If you have questions about the study dataset that this documentation and
the above resources (protocol, articles) have not answered, please contact Lynn Sleeper
(email@example.com) or Victor Zak
at the PHN Data Coordinating Center (617-923-7747).
Implementation of Privacy Protection Rules for Public Use of the PHN Fontan Study Dataset
Variables that could lead to subject identification were eliminated in the public dataset. Steps included:
- Removal of original study ID number (replaced with subj_id,
a random consecutive numbering ranging from 1 to 1078),
and removal of acrostic. Of note, no names, addresses, zip code,
or medical record numbers were ever contained in the original study dataset.
- Seven centers contributed data to the Fontan Cross-Sectional Study.
A new center identifier (site_id), which represents a random
consecutive numbering ranging from 1 to 7 was created, without formats
(i.e., without center names).
- All dates in the original datasets were removed, and replaced with
"Age at event/intervention/procedure" in years (to 2 decimal places).
Therefore, time intervals may be calculated by subtraction of two ages.
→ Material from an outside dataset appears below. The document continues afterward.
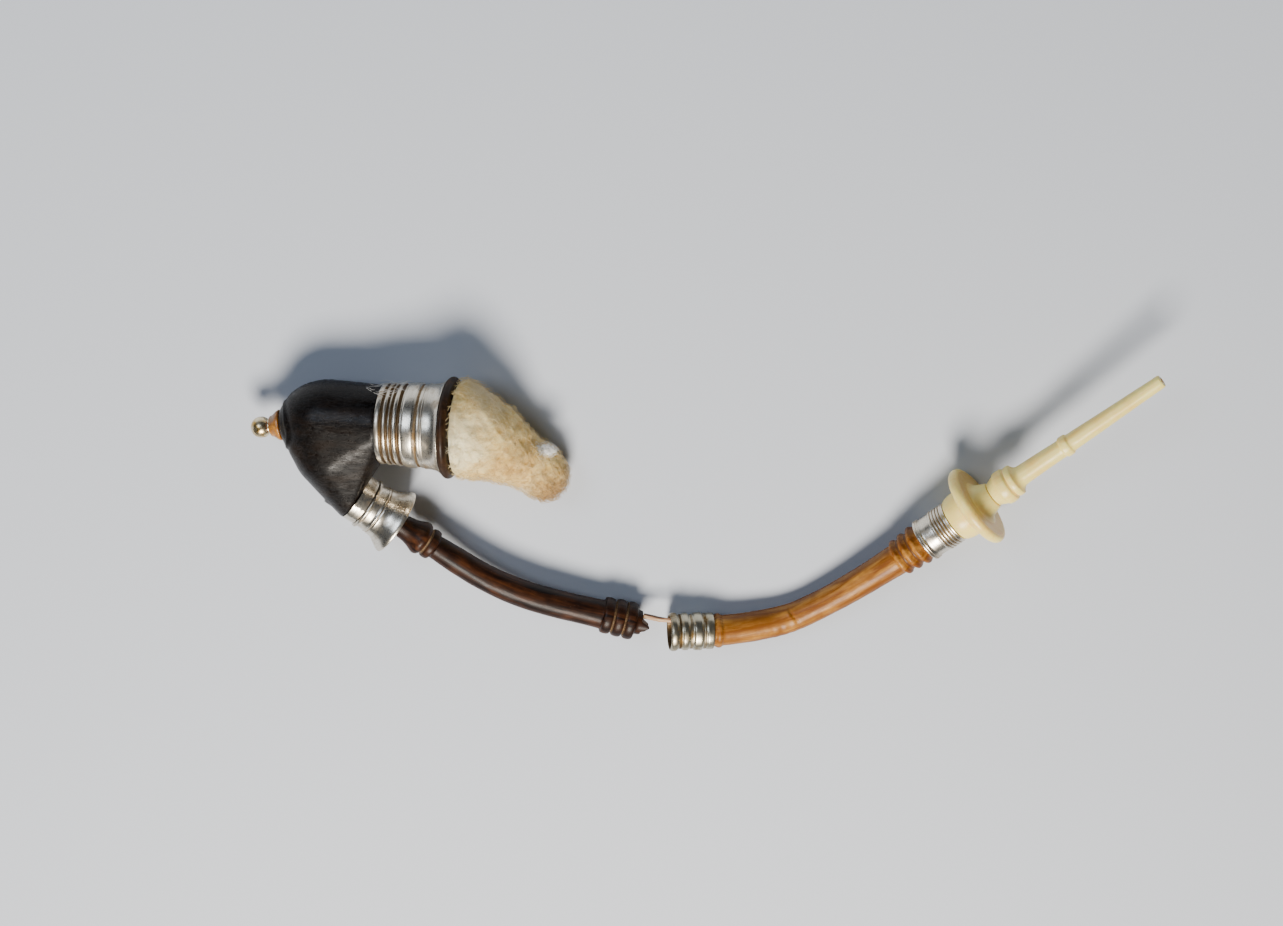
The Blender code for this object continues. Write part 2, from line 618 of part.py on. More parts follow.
def settle():
    """Moves the whole model so that its box stands on Z = 0, centred on the Z axis."""
    view = bpy.context.evaluated_depsgraph_get()
    view.update()
    low = Vector((math.inf,) * 3)
    high = Vector((-math.inf,) * 3)
    for piece in PARTS.objects:
        evaluated = piece.evaluated_get(view)
        for vertex in evaluated.data.vertices:
            place = evaluated.matrix_world @ vertex.co
            low = Vector(map(min, low, place))
            high = Vector(map(max, high, place))
    ROOT.location -= Vector(((low.x + high.x) / 2, (low.y + high.y) / 2, low.z))


def build():
    bowl = axis_frame("bowl_axis", BOWL_START, heading(*BOWL_HEADING), Vector((0.0, 0.0, 1.0)))
    socket = axis_frame("socket_axis", SOCKET_START, heading(*SOCKET_HEADING),
                        heading(*LOWER_STEM_END_HEADING))
    drain = axis_frame("drain_axis", DRAIN_START, heading(*DRAIN_HEADING), Vector((0.0, 0.0, 1.0)))
    upper = axis_frame("upper_axis", UPPER_START, heading(*UPPER_HEADING), heading(*NOZZLE_HEADING))
    build_reservoir(bowl, socket, drain)
    build_drain_screw(drain)
    build_bowl(bowl)
    build_cotton()
    build_socket(socket)
    end = build_lower_stem(socket)
    build_splinter(end, upper)
    build_mid_ferrule(upper)
    build_upper_stem(upper)
    # beyond the last ring the stem is straight, so stations go on along one axis
    straight = path_frame("nozzle_axis", upper, UPPER_BENDS, UPPER_STEM_END)
    shift = Matrix.Translation((0.0, 0.0, -UPPER_STEM_END * MM))
    straight.matrix_basis = straight.matrix_basis @ shift
    build_upper_ferrule(straight)
    build_mouthpiece(straight)
    settle()


clear_scene()
PARTS = collection("apothecary_inhaler")
CUTTERS = collection("cutters_and_guides")
ROOT = bpy.data.objects.new("model_origin", None)
CUTTERS.objects.link(ROOT)

HORN = material("dark_horn", (0.035, 0.02, 0.014), 0.25)
DARK_HORN = material("dark_brown_horn", (0.07, 0.028, 0.012), 0.3)
LIGHT_HORN = material("golden_brown_horn", (0.45, 0.22, 0.07), 0.35)
SILVER = material("silver", (0.78, 0.76, 0.7), 0.3, 1.0)
PEWTER = material("stained_pewter", (0.5, 0.48, 0.42), 0.4, 1.0)
BRASS = material("silvered_brass", (0.72, 0.62, 0.42), 0.3, 1.0)
AMBER = material("amber_resin", (0.5, 0.24, 0.04), 0.35)
COTTON = material("stained_cotton", (0.78, 0.68, 0.48), 1.0)
CORK = material("cork", (0.42, 0.27, 0.15), 0.9)
THREAD = material("waxed_thread", (0.5, 0.4, 0.28), 0.9)
SPLINTER = material("raw_horn_splinter", (0.6, 0.36, 0.25), 0.6)
BONE = material("bone", (0.88, 0.82, 0.62), 0.4)

build()
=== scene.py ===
"""Looks for the antique horn, silver and bone apothecary inhaler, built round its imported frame.

Lengths are in millimetres until a mesh is written; the frame and the meshes are in metres.
"""

import json
import math
import random

import bmesh
import bpy
from mathutils import Matrix, Vector, noise


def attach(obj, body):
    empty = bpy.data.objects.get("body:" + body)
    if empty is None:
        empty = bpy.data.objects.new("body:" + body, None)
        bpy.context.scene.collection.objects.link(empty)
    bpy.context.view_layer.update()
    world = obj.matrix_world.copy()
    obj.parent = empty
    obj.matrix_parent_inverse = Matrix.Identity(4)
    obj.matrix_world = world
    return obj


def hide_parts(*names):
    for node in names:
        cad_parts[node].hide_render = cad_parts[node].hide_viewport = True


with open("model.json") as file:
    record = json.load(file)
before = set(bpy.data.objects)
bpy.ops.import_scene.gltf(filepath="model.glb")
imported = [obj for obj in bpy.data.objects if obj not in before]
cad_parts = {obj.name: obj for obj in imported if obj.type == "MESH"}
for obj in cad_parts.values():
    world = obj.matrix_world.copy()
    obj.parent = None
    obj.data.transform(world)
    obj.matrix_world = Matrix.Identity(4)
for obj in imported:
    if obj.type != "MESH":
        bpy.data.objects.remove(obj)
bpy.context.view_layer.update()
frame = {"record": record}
MM = 0.001
UP = Vector((0.0, 0.0, 1.0))


# ---------------------------------------------------------------- frames of the CAD model

def heading(azimuth, rise):
    turn = math.radians(azimuth)
    lift = math.radians(rise)
    return Vector((math.cos(turn) * math.cos(lift), math.sin(turn) * math.cos(lift), math.sin(lift)))


JOINTS = {joint["name"]: joint for joint in frame["record"]["behaviour"]["joints"]}
SHIFT = Vector(JOINTS["stem_turn"]["pos_m"]) / MM - Vector((-45.2, 2.5, 5.06))


def stand(start, along, towards):
    """A matrix in millimetres at start, with +Z along one direction and +X leaning to another."""
    z_axis = along.normalized()
    x_axis = (towards - z_axis * towards.dot(z_axis)).normalized()
    y_axis = z_axis.cross(x_axis)
    made = Matrix((x_axis, y_axis, z_axis)).transposed().to_4x4()
    made.translation = Vector(start) + SHIFT
    return made


BOWL = stand((-41.0, 13.0, 6.16), heading(-1.0, 8.5), UP)
SOCKET = stand((-45.2, 2.5, 5.06), heading(-36.5, -3.7), heading(-14.5, -2.0))
DRAIN = stand((-54.2, 12.3, 4.9), heading(188.0, -5.0), UP)
UPPER = stand((-3.95, -17.79, 3.42), heading(-1.5, -7.5), heading(41.0, 8.4))
LOWER_BENDS = ((17.5, 0.0), (11.0, 18.0), (6.0, 4.0))
UPPER_BENDS = ((6.2, 0.0), (2.8, 8.0), (4.5, 5.0), (5.5, 20.0), (7.0, 6.5), (9.5, 5.0))
UPPER_STEM_END = 38.0


def along_bends(base, bends, station):
    """The matrix at a station of a centre line that bends in the base's XZ plane."""
    x = 0.0
    z = min(station, 0.0)
    angle = 0.0
    left = max(station, 0.0)
    for length, turn in (*bends, (1000.0, 0.0)):
        step = min(length, left)
        curvature = math.radians(turn) / length
        if curvature:
            after = angle + curvature * step
            x += (math.cos(angle) - math.cos(after)) / curvature
            z += (math.sin(after) - math.sin(angle)) / curvature
            angle = after
        else:
            x += step * math.sin(angle)
            z += step * math.cos(angle)
        left -= step
    return base @ Matrix.Translation((x, 0.0, z)) @ Matrix.Rotation(angle, 4, "Y")


def straight(base):
    return lambda station: base @ Matrix.Translation((0.0, 0.0, station))


def lower(station):
    return along_bends(SOCKET, LOWER_BENDS, station)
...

The one exception to this convention is that the calendar year
of the most recent Fontan procedure performed remains in the dataset
for the 546 enrolled (Full protocol) subjects, in order for analyses
to adjust as needed for era effects. This variable is called
FONTAN_YEAR and is located in the Form 04B dataset and the
FXS_KEYINFOPUB dataset. Provision of a year only without day or
month conforms to HIPAA requirements.
- Free (write-in) text variables remain in the public dataset.
These often provide highly relevant information for interpretation
of the data. However, any write-in string that referred to a
specific date, a particular medical center or a particular MD
was blinded or omitted.
- Outliers for continuous variables and small group sizes for
categorical variables were retained in the dataset for public use
due to their importance in interpretation of the data and low
likelihood of unblinding any user to a subject identity unless
the user already had access to the particular medical
center's data for valid reasons.
Special Value Codes
-9 = missing
-8 = don't know/indeterminate
-7 = refused to answer
-6 = not recorded
-5 = measurement could not be reliably recorded or is not interpretable (study technically inadequate)
-4 = illegible
-2 = programmed skipped field based on results of or response to a previous question
-1 = not applicable/structure not present
-77 = Not detectable below 4.0 pg/ml (BNP concentration)